Comic Book Review: Green Hornet #1


Most people these days underestimate the power of a good pulp story. There’s one thing you will always get out of these stories that you won’t get out of mainstream superheroes, and that is a new experience every time you jump back in. The period of time could be different, the identity of the person, in general there will be some big twist that will instantly make you want to pick up that book.

As with most books like this, I liked that the main idea was to be welcoming to those who may not be familiar with who the Green Hornet is. Being that this version of the Green Hornet is female, you also would want to make sure that those who are picking this up for the sake of supporting this aren’t left feeling confused as to what they got themselves into. It goes without saying that Green Hornet tends to standout from most vigilantes for the way he operates. Regardless, it tends to be a perk that with these pulp heroes they waste little time to make sure you know who you are dealing with.
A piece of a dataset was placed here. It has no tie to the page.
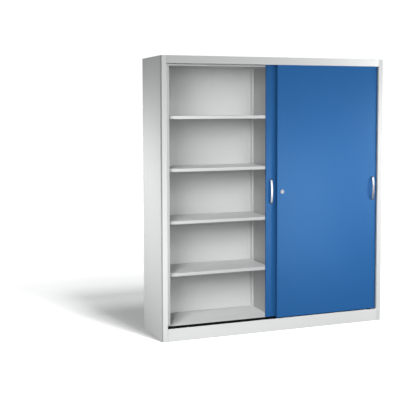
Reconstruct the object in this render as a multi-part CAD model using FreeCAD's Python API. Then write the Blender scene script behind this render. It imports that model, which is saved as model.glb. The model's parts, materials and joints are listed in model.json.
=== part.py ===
import FreeCAD, Part
import math
import os
from FreeCAD import Vector as V

# Sliding door cabinet, all-steel, free standing.
# Millimetres. +X right (seen from the front), +Y to the back, +Z up.
# Origin: centre of the footprint (handles included) on the floor.

# ---------------------------------------------------------------- dimensions
W = 1720.0            # overall width of the carcass
D = 440.0             # depth of the carcass without the handles
H = 1950.0            # overall height
T = 1.2               # carcass sheet
TD = 1.0              # door sheet
TS = 1.0              # shelf sheet
BEND = 0.9            # inner bend radius of folded sheet

DOOR_SETBACK = 17.0   # front door face behind the stile face
DOOR_T = 15.0         # folded thickness of a door
HANDLE_OUT = 27.0     # handle projection from the door face
PASS_GAP = 2.5        # air between the rear door's handle and the front door
OVERHANG = HANDLE_OUT - DOOR_SETBACK    # handle beyond the stile face

YF = -(D - OVERHANG) / 2.0              # front plane of stiles, rail, plinth
YB = YF + D                             # back plane
XO = W / 2.0                            # outer half width

STILE_W = 35.0        # front face of a stile
STILE_D = 33.0        # depth of the stile's outer flange
RETURN_D = 16.0       # depth of stile and rail returns
RAIL_Z = 1898.0       # lower edge of the top rail
PLINTH_H = 89.0       # upper edge of the plinth
FLOOR_Z = 92.0        # top of the cabinet's base
CEIL_Z = 1886.0       # underside of the inner ceiling

F_DOOR_Y = YF + DOOR_SETBACK                                # front door face
R_DOOR_Y = F_DOOR_Y + DOOR_T + PASS_GAP + HANDLE_OUT        # rear door face
F_MID = F_DOOR_Y + DOOR_T / 2.0                             # track centre lines
R_MID = R_DOOR_Y + DOOR_T / 2.0
INNER_Y = R_DOOR_Y + DOOR_T + 1.5                           # inner frame front

DOOR_X1 = 822.0       # right edge of either door in its right-hand place
F_DOOR_X0 = 6.0       # left edge of the front door, closed
R_DOOR_X0 = -61.0     # left edge of the rear door, pushed open to the right
DOOR_Z0 = 91.0
DOOR_Z1 = 1912.0

HANDLE_INSET = 36.0   # handle centre from the door edge
HANDLE_Z = 999.0
HANDLE_L = 172.0
HANDLE_W = 16.0
LOCK_X = 46.0
LOCK_Z = 1000.0

POST_X = 781.0        # inner face of the outer slotted uprights
POST_D = 34.0
PART_X = 8.0          # half thickness of the centre partition
UP_X = 20.0           # face of the uprights on the partition
BACK_Y = YB - 8.0     # inner face of the back wall
SLOT_PITCH = 16.5
SLOT_Z0 = 142.0
SLOT_N = 105
SHELF_Z = [454.0, 817.0, 1180.0, 1543.0]     # tops of the shelves
SHELF_H = 22.0
SHELF_Y0 = INNER_Y + 4.0
SHELF_Y1 = BACK_Y - 3.0

WHEEL_R = 12.0
WHEEL_GROOVE_R = 9.5
WHEEL_W = 7.0
WHEEL_Z = 84.0
WHEEL_INSET = 90.0
AXLE_R = 2.5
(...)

Not only do we come to be reminded of who Green Hornet is, we also find ourselves reminded of who Britt is as a publisher. For as much as we follow of his exploits as a hero, the same work is done behind the mask as well. Which was the perfect lead into the question of who will take up this mantle if Britt were gone. Everything was leading up to that one moment where it would be decided that there needed to be a new Green Hornet. After our introduction to Kato’s daughter, it wasn’t too hard to see how we might get to that point. She certainly wasn’t thrown into that role like you would have initially thought, but everything about her screamed next candidate. Especially considering she was the most qualified in this “inner circle”. My only problem is that so much time was put into the fact that Britt is missing, that there could have been a bit more time to get to know Mulan. Hopefully in due time we will get to know her better beyond being Kato’s daughter.

It only wasn’t too surprising when it came to what the city would turn into without the Green Hornet. When you have read enough of these stories, sometimes there will be a few things seen before. Of course that’s not to say it isn’t exactly what would happen considering the heavy emphasis on characters like Green Hornet is that it is a symbol more than a person. Which in other words is also a good way of saying to it down if anyone really though it isn’t possible for the Green Hornet to be anything other than a man.

The artwork was okay for this first issue. Nothing standout, but at the same time there wasn’t much expectation for a pulp story. I mean that isn’t to say that here and there I wasn’t hoping for more distinctive features for characters. Sometimes it can be a matter of perspective, though it helps the story when you can see clearly the way characters look, move, and feel. The first thing I did like was the use of the dot effect with that said. It wasn’t too heavy, and was mostly used to for shadows, but it was present. After that it was the humor in creativity that went into the Green Hornet costume for these people who thought this was their time to take advantage of Britt’s disappearance. When the symbol matters more than appearance, its anything goes from there. Beyond that, the action is fairly fluent which I would say is very important for a book like this. Anything less would probably have been a dealbreaker.

Overall I would say this was a solid start for a pulp story where the mantle has changed hands. That is something we haven’t seen in a good while, and its hard to argue that this isn’t the best time when even the Gold Key characters have gone through some changes of their own. The anticipation for next issue and beyond is that we get to see more of what Mulan is capable of and what makes her tick.